5. Zoe Barcza, Texas Liquid Smoke, Loyal Gallery, Stockholm

With her "Texas Liquid Smoke" at Loyal, Canadian-born Zoe Barcza cleverly juxtaposed shiny industrial kitchen appliances with hand-blown glass sperm-like objects and transformed a cubicle-like small gallery space in a way which rendered the exhibition a grand and institutional character. A visual feast up close, it altogether made for one of this year’s most distinctive and original gallery presentations.

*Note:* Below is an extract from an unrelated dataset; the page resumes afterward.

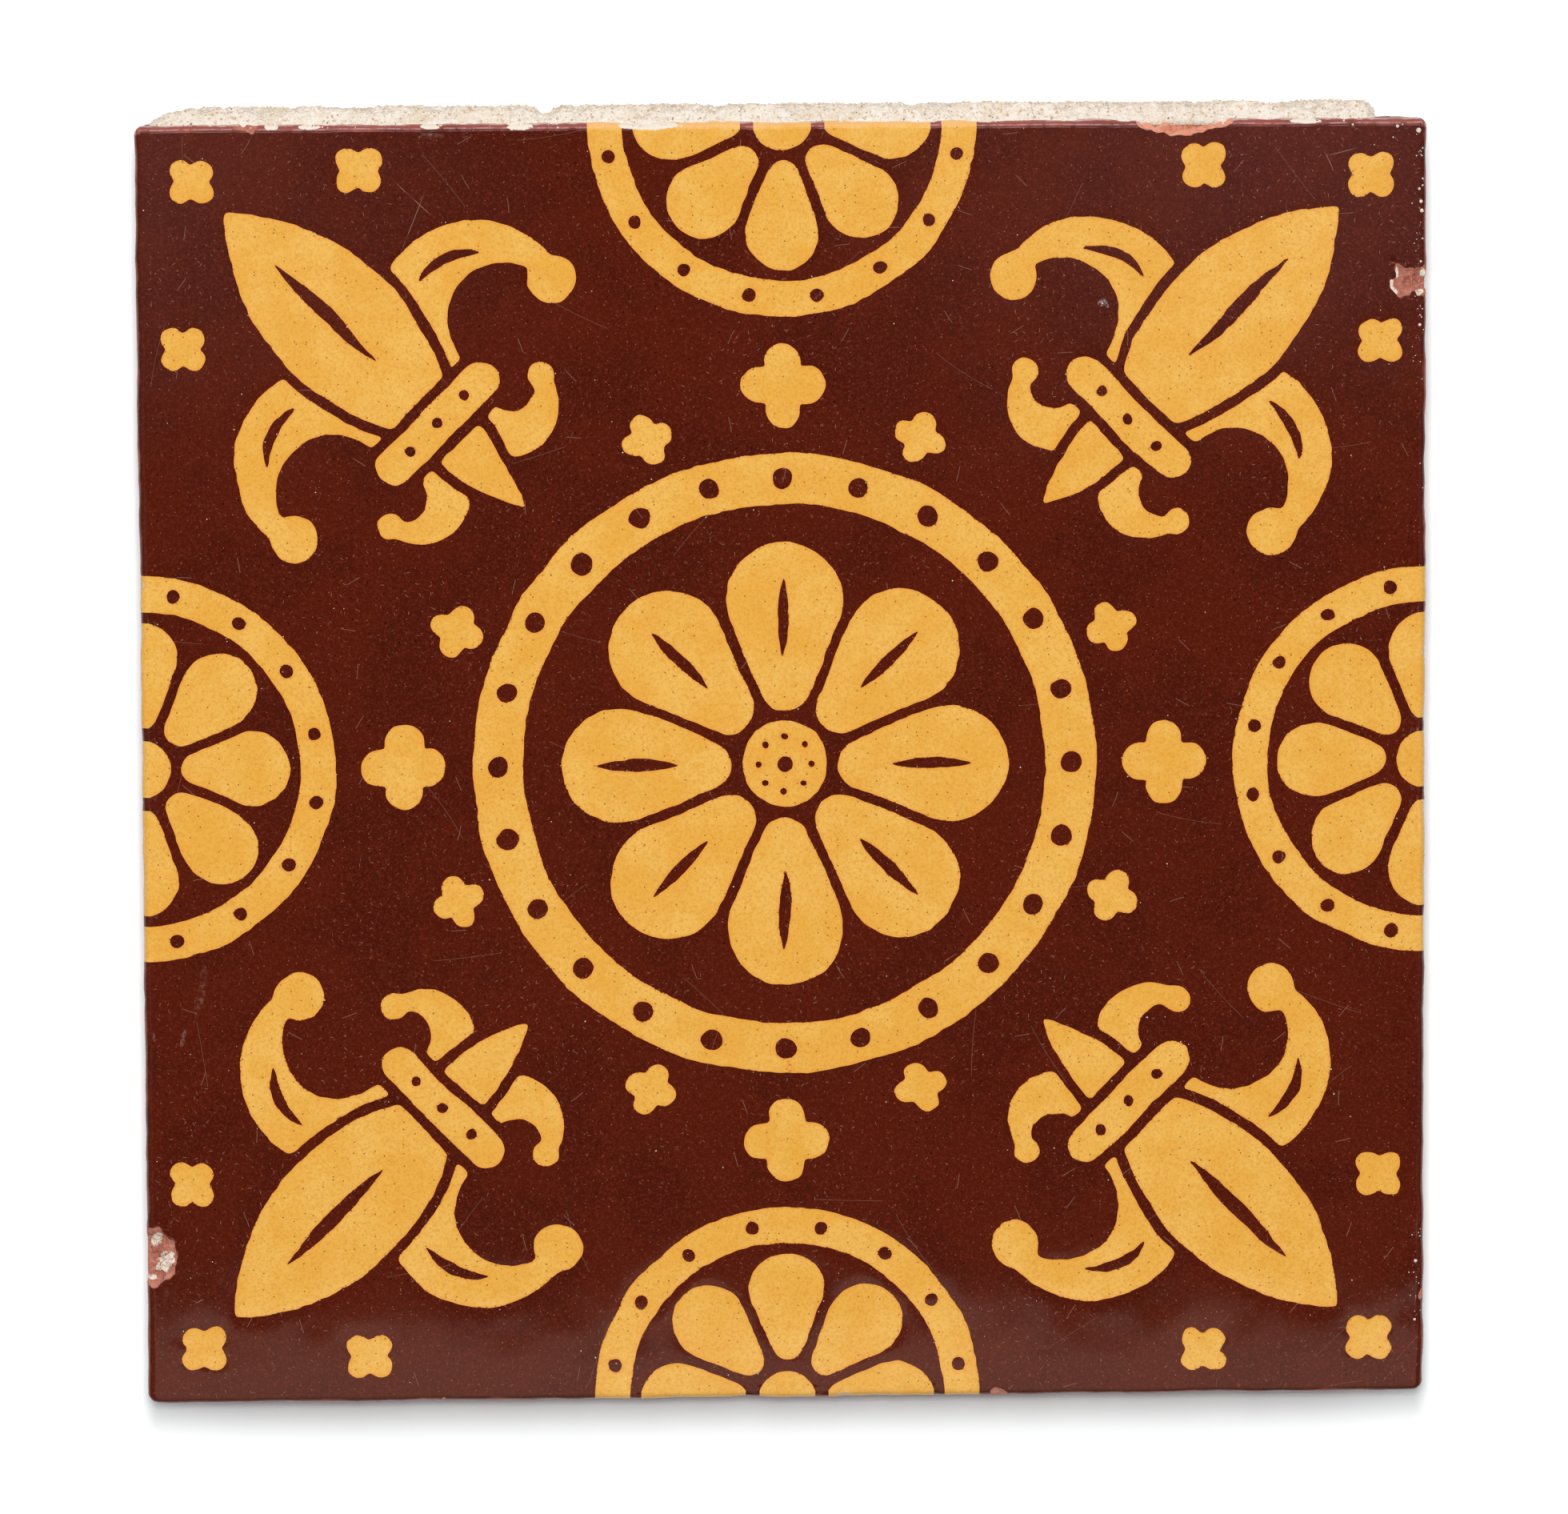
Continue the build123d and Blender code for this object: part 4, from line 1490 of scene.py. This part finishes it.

4. Annette Kelm, Synchro, Galerie Meyer Kainer, Vienna

Highlighted in MoMA’s New Photography in 2013, Annette Kelm approaches the tradition of still life in fresh manner that revolves around the mundane and artificial nature of objects and their representation. Hovering at times close to visual folly, Kelm’s work which weighs on cross-cultural references and pattern making to set the tone, nevertheless consistently retains a aesthetically titillating context and is pleasantly served by the occasional lightness of humour that finds itself as a result of peculiar elements in her canny orchestrations.


3. Karol Radziszewski, Ali, BWA,Warsaw

A standout at this this year’s edition of Warsaw Gallery Weekend in September, was Polish-born multi-artist Karol Radziszwski’s "Ali", an hommage to a late Nigerian who up until recently remained unknown to the general public for his participation in the uprising against Nazi Germany during WWII. Mostly noted for his queer-oriented practice, the show marked the artist’s return to traditional painting bringing forth a series of paintings notably lending its style from Picasso. In essence, a show which served a noble purpose of stretching

representation of diversity in a country where people of color still remain largely absent in the arts.


2. Ditte Ejlerskov, My Bajan Letters, ANNAELLE, Stockholm

Based on and deriving from a letter exchange with a scam artist inquiring for money (My Bajan Letters), the thematic show at ANNAELLE revolved around an utopian idea of Barbados and Rihanna, a Bajan native. Marked by intellectual thought that far exceeds what initially meets the eye, Ejlerskov’s work is characterized by a meticulous and probing study down to detail of her musical icons who include as well Beyoncé and Nicki Minaj in their apparent role as frontrunners of a contemporary body of feminism towards a generation disinclined to claim the word.


1. Moderna Museet, The New Human, Stockholm

Moderna Museet’s exhibition surveyed the video medium including all its corner; docu-social realism, post-Internet art, animation and poetically resonating mise-en-scéne, notably stretching the presentation of video beyond just the dark of screening rooms and television units with room-to-room spatial appropriation using an installation approach. As indicated by the title itself, the overall premise puts forth the human condition in a rapidly changing contemporary society, oscillitating lucidly between the staunchly political on the one hand and the absurdly comical on the other. In the midst, there was Santiago Mostyn’s hauntingly beautiful “Delay”, setting out to define the fallibility of human touch and interaction with strangers merging in forced everyday moments. Accentuated by an ethereal sound score by SW, the experience was no less than captivating in that momentary core shaking fashion that art rarely is.